Date format constraint with case-insensitive flag
# Validate ISO date format with optional time component:
curl -X PATCH https://api.talonic.com/v1/schemas/us_def456/fields/fld_date \
  -H "Authorization: Bearer $TALONIC_API_KEY" \
  -H "Content-Type: application/json" \
  -d '{
    "constraints": {
      "format": {
        "type": "regex",
        "pattern": "^\\d{4}-\\d{2}-\\d{2}(T\\d{2}:\\d{2}:\\d{2})?$",
        "on_format_mismatch": "empty"
      }
    }
  }'

# Values like "2025-03-15" or "2025-03-15T14:30:00" pass.
# Values like "March 15, 2025" are cleared (on_format_mismatch: "empty").

Format constraints are one of the most effective tools for ensuring downstream system compatibility. Many ERP and accounting systems reject records with malformed identifiers, dates outside their expected format, or amounts with unexpected characters. By catching these issues at extraction time with format constraints, you prevent bad data from reaching downstream systems entirely. The three mismatch behaviors give you control over the trade-off: use "empty" when no data is better than bad data, "flag" when you want human review before deciding, and "constant" when your downstream system needs a specific sentinel value to trigger error handling.

The regex evaluator includes ReDoS protection: nested quantifiers are rejected and input is capped at 1,000 characters. Use the (?i) inline flag for case-insensitive matching. Format constraints support standard JavaScript regex syntax, so you can use character classes, alternation, and lookahead assertions for complex validation patterns.

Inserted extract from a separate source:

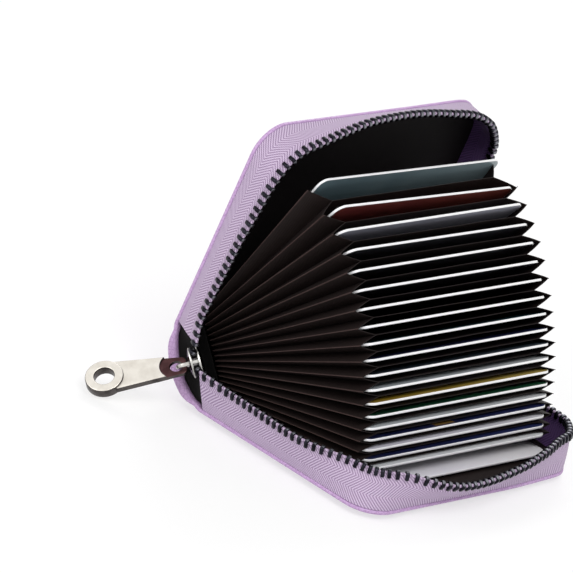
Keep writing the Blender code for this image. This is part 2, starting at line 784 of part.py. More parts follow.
def zip_slider():
    """Slider at the near end of the spine with its puller."""
    turn = math.radians(SLIDER_TURN)
    travel = Vector((-math.sin(turn), -math.cos(turn), 0))
    across = Vector((0, 0, 1))
    plate_normal = Vector((-math.cos(turn), math.sin(turn), 0))
    centre = Vector((SLIDER_X, SLIDER_OUT, SPINE_HEIGHT / 2))
    slider_axis = bpy.data.objects.new("slider_axis", None)
    basis = Matrix((travel, -across, plate_normal)).transposed()
    slider_axis.matrix_basis = Matrix.Translation(centre) @ basis.to_4x4()
    slider_axis.parent = spine_axis
    pieces.objects.link(slider_axis)
    slider_body(slider_axis)

    tilt, twist = math.radians(PULLER_TILT), math.radians(PULLER_TWIST)
    length = math.cos(tilt) * plate_normal + math.sin(tilt) * across
    width = math.cos(tilt) * across - math.sin(tilt) * plate_normal
    face = length.cross(width)
    width, face = (
        math.cos(twist) * width + math.sin(twist) * face,
        math.cos(twist) * face - math.sin(twist) * width,
    )
    hinge = centre + plate_normal * (SLIDER_HALF + BRIDGE_LEG)
    puller_axis = turned_empty("puller_axis", hinge, width, length, spine_axis)
    puller(puller_axis)


zip_slider()
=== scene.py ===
import json
import math

import bmesh
import bpy
from mathutils import Matrix, Vector, noise

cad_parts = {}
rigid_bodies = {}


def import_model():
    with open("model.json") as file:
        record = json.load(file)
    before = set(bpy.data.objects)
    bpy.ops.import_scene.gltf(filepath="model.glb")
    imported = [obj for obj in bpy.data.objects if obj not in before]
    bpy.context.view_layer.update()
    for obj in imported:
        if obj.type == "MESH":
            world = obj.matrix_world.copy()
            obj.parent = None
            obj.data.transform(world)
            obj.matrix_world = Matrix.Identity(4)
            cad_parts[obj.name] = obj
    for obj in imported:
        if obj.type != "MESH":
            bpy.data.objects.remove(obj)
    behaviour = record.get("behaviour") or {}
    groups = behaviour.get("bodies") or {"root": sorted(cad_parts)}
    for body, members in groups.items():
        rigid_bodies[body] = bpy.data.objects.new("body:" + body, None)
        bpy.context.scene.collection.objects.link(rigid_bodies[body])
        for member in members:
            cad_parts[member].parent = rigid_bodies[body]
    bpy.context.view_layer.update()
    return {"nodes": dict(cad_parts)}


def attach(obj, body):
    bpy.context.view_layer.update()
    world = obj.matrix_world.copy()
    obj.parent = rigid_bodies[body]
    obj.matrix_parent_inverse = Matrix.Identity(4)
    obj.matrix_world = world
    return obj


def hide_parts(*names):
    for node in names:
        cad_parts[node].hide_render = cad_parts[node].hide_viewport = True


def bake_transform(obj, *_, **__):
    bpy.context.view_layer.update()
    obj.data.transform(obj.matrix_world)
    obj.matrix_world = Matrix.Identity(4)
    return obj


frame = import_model()
mm = 0.001
print("frame loaded")

# Sizes shared by every piece, in millimetres and degrees. Covers are worked out flat: x along the
# spine, y from the fold line (0) to the mouth (-reach), z from the leather's inner face inwards.
holder = {
    "halfLength": 52.0,
    "reach": 72.8,
    "cornerRadius": 10.5,
    "leather": 1.2,
    "padRise": 1.8,
    "foldY": 35.8,
    "foldZ": 3.0,
    "spineHeight": 26.4,
    "spineLean": 40.0,
    "coverLean": 80.0,
    "foldRadius": 2.2,
    "cards": 20,
    "cornerDrawn": {"lower": (1.8, 1.8), "upper": (0.4, -0.3)},
    "cornerCut": {"lower": 1.4, "upper": 1.2},
}


def smooth(value, low, high):
    t = min(max((value - low) / (high - low), 0.0), 1.0)
    return t * t * (3 - 2 * t)


def curveThrough(pairs, at):  # straight lines through (position, value) pairs
    if at <= pairs[0][0]:
        return pairs[0][1]
    for (a, low), (b, high) in zip(pairs, pairs[1:]):
        if at <= b:
            return low + (high - low) * (at - a) / (b - a)
    return pairs[-1][1]


def tilted(y, z, degrees):
    a = math.radians(degrees)
    return y * math.cos(a) + z * math.sin(a), z * math.cos(a) - y * math.sin(a)


def onSpine(x, y, z):  # y from the spine's inner face outwards, z up the spine
    dy, dz = tilted(y, z, holder["spineLean"])
    return Vector((x, holder["foldY"] + dy, holder["foldZ"] + dz)) * mm


def onCover(side, x, y, z):
    # The far corner of the mouth is drawn in a little, more so on the lower cover
    drawn = smooth(x, 10.0, 52.0) * smooth(-y, 15.0, holder["reach"])
    x -= holder["cornerDrawn"][side][0] * drawn
    y += holder["cornerDrawn"][side][1] * drawn
    cut = holder["cornerCut"][side] * smooth(x, 36.0, 50.0) * smooth(-y, 57.0, 71.0)
    x, y = x - cut, y + cut
    if side == "lower":
        return Vector((x, holder["foldY"] + y, holder["foldZ"] + z)) * mm
    dy, dz = tilted(y, -z, holder["coverLean"])
    corner = onSpine(0, 0, holder["spineHeight"])
    return corner + Vector((x, dy, dz)) * mm


def edgesWithin(inset):
    # Half length, corner radius and front of a cover's outline drawn in by the inset
    return holder["halfLength"] - inset, holder["cornerRadius"] - inset, inset - holder["reach"]


# Nodes and materials


def linear(hexText):
    parts = [int(hexText[i : i + 2], 16) / 255 for i in (1, 3, 5)]
    return [c / 12.92 if c <= 0.04045 else ((c + 0.055) / 1.055) ** 2.4 for c in parts] + [1.0]


def fillInputs(tree, node, inputs):
    # A node given as a value stands for the first of its outputs that is in use
    for key, value in inputs.items():
        if isinstance(value, bpy.types.Node):
            value = next(socket for socket in value.outputs if socket.enabled)
        if isinstance(value, bpy.types.NodeSocket):
            tree.links.new(value, node.inputs[key])
        else:
            node.inputs[key].default_value = value


def addNode(tree, kind, inputs=None, stops=(), **settings):
    # A node with its settings, its links or values by input, and a colour ramp's stops. A kind
    # without a prefix is a shader node
    node = tree.nodes.new(kind if "Node" in kind else "ShaderNode" + kind)
    for name, value in settings.items():
        setattr(node, name, value)
    fillInputs(tree, node, inputs or {})
    for index, (at, colour) in enumerate(stops):
        elements = node.color_ramp.elements
        element = elements[index] if index < len(elements) else elements.new(at)
        element.position = at
        element.color = linear(colour)
    return node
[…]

Frequently asked questions

What are format constraints?+
Format constraints apply regex-based validation to schema fields, evaluated post-extraction in Phase 4 after all transforms have been applied. Mismatch behaviors: empty (clear the cell, the default), flag (keep the value but show an amber dot in the results grid), or constant (replace with a fixed value like "INVALID" or "N/A"). The constraint validates the final transformed value, not the raw extraction.
Are original values preserved when format constraints clear a cell?+
Yes. Original values are always preserved for audit in the original_extractions table, regardless of the mismatch behavior applied. This means you can always review what the AI originally extracted before the constraint was applied, giving you full visibility into the extraction pipeline.
Can I use case-insensitive regex patterns?+
Yes. Use the (?i) inline flag at the start of your pattern for case-insensitive matching. The evaluator supports standard JavaScript regex syntax including character classes, alternation, and lookahead assertions. ReDoS protection is built in — nested quantifiers are rejected and input is capped at 1,000 characters.
What happens if my regex pattern causes performance issues?+
The evaluator includes built-in ReDoS (Regular Expression Denial of Service) protection. Patterns with nested quantifiers like (a+)+ are automatically rejected at save time. Additionally, input values are capped at 1,000 characters, preventing pathological backtracking on unexpectedly long strings. These safeguards run transparently — you do not need to optimize your patterns manually for performance.